Re: imapd and synchronous writes

John Gardiner Myers (jgm+@cmu.edu)
Mon, 18 Mar 1996 19:25:50 -0500 (EST)


sct@dcs.ed.ac.uk writes:
> Hi,

Hi. Thank you for a very well-reasoned response.

For perspective, the problem here is that of reliability of Internet
mail. E-mail users have extremely high reliability expectations, and
not having mail disappear due to predictable problems such as power
outages, etc. is a problem we e-mail applications weenies take very
seriously. This problem reduces to the task of knowing when a message
has been committed to non-volatile storage, so one can safely inform
the upstream peer that they can forget about the message. It would
behoove you OS weenies to keep this requirement in mind.

> Modern EIDE drives with write-behind can also screw the
> O/S's sync write ordering.

The problem is not that of ordering, but of knowing when something has
been committed to non-volatile storage. If, in fact, the drives
inform the OS that they have committed a write before they in fact
have, you've got some pretty unreliable drives.

> And finally, NFS has NEVER made any guarantees like this

And it has always been that people who run their mail system
(spool/mqueue or spool/mail) over NFS Deserve To Lose.

> Not true. {int fd = open(".", O_RDONLY, 0); int rc = fsync(fd); close(fd)}

Since the namei() call could be a performance issue, systems which
need this should provide a feature-test for applications to key off
of. Some have suggested "__linux", but that's not a feature test.
It's a system test.

> I never said it was. If you really want that behaviour, ext2fs gives
> you three ways to request it: by filesystem default, by per-directory
> attribute, or explicitly on demand by the application.

By filesystem default is not administratively practical.

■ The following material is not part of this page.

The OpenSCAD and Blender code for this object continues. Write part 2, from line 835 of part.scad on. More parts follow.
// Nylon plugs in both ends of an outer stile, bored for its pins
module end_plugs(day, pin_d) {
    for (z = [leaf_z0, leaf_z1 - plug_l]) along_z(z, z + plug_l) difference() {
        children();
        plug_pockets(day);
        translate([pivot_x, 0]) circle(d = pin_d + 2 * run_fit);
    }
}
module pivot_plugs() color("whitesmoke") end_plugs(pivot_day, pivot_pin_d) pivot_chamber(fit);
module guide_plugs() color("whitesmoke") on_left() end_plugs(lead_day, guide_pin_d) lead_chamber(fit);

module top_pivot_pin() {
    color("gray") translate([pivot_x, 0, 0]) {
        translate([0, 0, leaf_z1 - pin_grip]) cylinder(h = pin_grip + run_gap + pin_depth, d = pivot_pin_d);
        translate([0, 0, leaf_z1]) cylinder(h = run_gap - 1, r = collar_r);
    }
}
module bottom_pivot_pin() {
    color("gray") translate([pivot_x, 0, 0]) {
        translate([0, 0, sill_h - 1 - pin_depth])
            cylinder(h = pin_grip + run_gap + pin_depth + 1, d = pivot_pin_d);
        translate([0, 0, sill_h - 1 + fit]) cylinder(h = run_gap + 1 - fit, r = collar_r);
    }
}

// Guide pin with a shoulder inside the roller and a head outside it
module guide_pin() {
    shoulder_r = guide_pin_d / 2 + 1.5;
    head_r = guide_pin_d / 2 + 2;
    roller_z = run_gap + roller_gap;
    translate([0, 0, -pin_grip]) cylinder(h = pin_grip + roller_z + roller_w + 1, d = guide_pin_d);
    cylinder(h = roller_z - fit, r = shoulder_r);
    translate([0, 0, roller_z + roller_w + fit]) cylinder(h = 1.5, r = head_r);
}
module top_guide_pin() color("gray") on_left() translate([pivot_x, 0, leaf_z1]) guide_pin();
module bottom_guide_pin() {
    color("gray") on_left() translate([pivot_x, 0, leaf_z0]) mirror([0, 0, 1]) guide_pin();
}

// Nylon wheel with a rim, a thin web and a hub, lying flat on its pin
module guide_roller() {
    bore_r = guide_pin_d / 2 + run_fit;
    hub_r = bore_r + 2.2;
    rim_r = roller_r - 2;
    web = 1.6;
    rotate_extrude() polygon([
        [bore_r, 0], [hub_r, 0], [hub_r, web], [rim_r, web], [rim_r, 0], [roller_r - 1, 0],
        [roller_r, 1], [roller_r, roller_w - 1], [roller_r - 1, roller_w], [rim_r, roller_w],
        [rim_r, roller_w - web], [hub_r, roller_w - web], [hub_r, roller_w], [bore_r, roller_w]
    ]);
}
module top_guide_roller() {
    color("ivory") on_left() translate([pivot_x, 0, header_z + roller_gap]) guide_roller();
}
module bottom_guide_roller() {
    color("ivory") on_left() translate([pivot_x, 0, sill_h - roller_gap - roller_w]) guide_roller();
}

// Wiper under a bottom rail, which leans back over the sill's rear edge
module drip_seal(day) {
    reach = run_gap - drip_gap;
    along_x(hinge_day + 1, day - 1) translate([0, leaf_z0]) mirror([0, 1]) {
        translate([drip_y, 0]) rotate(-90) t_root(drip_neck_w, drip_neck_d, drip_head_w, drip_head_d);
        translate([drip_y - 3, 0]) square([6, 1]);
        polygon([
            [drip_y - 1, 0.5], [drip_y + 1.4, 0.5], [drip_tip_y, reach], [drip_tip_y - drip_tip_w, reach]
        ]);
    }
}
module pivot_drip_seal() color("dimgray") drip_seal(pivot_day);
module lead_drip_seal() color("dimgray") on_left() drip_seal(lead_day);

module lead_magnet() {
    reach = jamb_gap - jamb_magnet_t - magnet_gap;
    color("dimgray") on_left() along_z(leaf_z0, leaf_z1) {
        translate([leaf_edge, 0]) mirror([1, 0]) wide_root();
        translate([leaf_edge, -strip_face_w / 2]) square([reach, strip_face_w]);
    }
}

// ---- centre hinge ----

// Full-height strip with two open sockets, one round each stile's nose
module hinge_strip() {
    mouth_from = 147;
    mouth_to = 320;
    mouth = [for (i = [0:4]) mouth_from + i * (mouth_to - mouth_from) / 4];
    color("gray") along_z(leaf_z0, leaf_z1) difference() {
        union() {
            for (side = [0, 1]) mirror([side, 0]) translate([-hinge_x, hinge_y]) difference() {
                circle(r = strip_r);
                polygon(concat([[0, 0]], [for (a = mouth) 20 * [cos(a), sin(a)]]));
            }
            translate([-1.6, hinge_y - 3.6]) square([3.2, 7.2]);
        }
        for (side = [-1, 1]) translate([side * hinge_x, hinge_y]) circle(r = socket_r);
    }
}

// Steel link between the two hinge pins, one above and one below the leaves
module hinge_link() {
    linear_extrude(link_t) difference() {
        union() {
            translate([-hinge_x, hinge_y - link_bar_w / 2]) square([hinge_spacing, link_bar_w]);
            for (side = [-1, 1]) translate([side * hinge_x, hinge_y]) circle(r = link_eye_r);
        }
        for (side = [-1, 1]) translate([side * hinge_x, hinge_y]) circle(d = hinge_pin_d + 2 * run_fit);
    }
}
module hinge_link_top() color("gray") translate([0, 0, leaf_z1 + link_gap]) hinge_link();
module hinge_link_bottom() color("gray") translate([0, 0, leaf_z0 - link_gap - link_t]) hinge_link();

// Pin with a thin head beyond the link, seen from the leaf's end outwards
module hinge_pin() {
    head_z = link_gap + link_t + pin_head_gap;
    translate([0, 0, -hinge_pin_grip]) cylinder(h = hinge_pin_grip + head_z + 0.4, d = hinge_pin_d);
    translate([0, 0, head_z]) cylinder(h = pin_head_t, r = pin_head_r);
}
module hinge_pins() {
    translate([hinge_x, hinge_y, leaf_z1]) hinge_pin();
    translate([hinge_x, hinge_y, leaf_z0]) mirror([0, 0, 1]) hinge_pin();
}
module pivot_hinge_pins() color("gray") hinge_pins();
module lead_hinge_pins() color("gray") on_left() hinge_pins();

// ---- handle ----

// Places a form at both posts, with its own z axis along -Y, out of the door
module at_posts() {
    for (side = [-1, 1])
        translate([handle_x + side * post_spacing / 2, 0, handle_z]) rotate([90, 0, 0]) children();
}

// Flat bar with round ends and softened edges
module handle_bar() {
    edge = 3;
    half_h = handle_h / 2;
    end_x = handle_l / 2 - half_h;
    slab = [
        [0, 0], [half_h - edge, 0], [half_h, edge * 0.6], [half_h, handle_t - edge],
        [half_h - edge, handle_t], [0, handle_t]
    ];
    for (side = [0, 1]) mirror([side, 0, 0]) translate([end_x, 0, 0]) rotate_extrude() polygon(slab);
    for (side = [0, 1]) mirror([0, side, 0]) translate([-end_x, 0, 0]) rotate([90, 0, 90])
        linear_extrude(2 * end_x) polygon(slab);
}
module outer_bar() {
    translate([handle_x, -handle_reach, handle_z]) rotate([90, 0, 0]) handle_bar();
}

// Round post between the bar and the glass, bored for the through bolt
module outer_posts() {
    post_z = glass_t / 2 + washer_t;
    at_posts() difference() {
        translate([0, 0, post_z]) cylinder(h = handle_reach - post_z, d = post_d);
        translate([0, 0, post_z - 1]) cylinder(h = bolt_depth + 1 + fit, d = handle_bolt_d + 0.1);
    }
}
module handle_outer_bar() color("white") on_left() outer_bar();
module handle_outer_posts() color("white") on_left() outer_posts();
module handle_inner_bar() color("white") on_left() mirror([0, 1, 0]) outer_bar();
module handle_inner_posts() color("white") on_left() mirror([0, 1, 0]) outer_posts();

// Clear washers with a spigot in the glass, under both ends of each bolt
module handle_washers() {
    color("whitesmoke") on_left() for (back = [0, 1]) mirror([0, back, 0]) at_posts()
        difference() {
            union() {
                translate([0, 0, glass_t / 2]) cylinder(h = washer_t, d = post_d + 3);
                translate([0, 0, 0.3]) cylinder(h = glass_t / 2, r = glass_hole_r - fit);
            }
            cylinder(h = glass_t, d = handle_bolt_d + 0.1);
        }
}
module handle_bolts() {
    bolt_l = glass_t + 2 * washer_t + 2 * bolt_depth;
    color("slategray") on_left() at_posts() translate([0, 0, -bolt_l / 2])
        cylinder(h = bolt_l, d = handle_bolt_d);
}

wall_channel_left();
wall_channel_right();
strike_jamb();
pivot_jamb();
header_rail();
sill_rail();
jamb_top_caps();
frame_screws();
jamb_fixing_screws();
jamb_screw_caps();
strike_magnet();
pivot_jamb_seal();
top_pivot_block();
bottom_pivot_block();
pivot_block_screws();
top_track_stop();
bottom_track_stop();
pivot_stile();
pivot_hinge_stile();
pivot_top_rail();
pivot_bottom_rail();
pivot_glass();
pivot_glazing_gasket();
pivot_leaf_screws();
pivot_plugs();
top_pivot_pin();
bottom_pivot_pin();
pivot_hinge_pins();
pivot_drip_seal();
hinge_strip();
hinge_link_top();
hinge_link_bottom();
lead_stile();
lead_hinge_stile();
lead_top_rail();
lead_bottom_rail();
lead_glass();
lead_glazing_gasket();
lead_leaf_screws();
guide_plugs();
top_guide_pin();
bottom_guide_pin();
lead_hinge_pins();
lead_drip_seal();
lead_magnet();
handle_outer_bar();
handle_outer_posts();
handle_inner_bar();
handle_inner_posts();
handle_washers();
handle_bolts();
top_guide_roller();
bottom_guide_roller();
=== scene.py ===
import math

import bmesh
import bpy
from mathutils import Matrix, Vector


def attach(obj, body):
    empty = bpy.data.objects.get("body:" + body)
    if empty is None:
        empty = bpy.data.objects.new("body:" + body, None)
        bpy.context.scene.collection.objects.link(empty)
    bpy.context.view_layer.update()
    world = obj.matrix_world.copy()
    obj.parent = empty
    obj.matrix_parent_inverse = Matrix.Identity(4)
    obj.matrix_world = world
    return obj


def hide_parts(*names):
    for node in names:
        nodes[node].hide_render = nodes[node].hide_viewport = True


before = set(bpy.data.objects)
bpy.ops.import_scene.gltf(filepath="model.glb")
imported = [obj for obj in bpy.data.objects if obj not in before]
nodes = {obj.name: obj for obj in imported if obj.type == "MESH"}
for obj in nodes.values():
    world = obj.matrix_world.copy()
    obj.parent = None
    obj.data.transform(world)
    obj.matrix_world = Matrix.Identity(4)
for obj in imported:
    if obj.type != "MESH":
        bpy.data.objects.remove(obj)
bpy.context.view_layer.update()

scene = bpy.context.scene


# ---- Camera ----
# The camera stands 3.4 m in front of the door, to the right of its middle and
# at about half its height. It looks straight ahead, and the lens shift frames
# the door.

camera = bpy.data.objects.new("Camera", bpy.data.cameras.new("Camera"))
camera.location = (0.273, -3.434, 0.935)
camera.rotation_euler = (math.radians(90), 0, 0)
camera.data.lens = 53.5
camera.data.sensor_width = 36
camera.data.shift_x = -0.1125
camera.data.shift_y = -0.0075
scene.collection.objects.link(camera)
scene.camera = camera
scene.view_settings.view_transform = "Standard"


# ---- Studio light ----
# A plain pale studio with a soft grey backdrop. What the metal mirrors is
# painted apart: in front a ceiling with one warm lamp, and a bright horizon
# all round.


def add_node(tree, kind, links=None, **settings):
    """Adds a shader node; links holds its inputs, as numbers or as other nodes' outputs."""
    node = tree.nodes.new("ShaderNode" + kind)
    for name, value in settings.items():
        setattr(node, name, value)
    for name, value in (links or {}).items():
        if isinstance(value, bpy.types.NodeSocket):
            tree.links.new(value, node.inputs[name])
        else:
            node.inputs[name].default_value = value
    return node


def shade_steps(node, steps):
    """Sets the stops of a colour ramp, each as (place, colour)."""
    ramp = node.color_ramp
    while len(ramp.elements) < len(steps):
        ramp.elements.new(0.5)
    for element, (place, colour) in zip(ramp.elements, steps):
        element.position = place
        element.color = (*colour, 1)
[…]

I currently have text in my installation instructions instructing
people to set the synchronous bit on appropriate directories--this
thread was started by someone commenting on those instructions. But
how many Linux distributions install /var/spool/mqueue or
/var/spool/mail with the synchronous bit set? How many people on this
list have that bit set on those directories? I would suspect the
number approximates zero.

By the application is best, since the application developer tends to
know better than the sysadmin or the distribtion vendor when such is
necessary. But there needs to be a feature test.

> It's worth
> remembering that even on a sync-metadata ffs, rename() is not
> guaranteed to be atomic, and you can be left with both the old and the
> new dirents present after a crash.

That's not relevant to this set of applications. What's relevant is
knowing when the operation has been completed. Before then, the worst
that can happen is a duplicate delivery.

> No, but they can easily "chattr -R +S /var/spool/mail". If you mount
> a ffs partition on /var/spool with delayed writes enabled, you have
> exactly the same problem. That comes down to a broken installation.

So, how many Linux distributions are *not* broken this way? Can I get
interest in the Linux community to fix this?

> The
> real deficiency is the lack of any defined semantics in Unix/POSIX,
> and the lack of any standard way for an application to request a
> certain level of service with regards to directories.

To the extent that POSIX grossly under-specifies Unix, that is a
problem with POSIX. The NT POSIX box is a prime example of a POSIX
conforming system that is useless for writing applications.

To the extent that the Linux community uses lack of specification in
POSIX as an excuse to fail to provide necessary functionality, that is
a problem with the Linux community.

-- 
_.John G. Myers		Internet: jgm+@CMU.EDU
			LoseNet:  ...!seismo!ihnp4!wiscvm.wisc.edu!give!up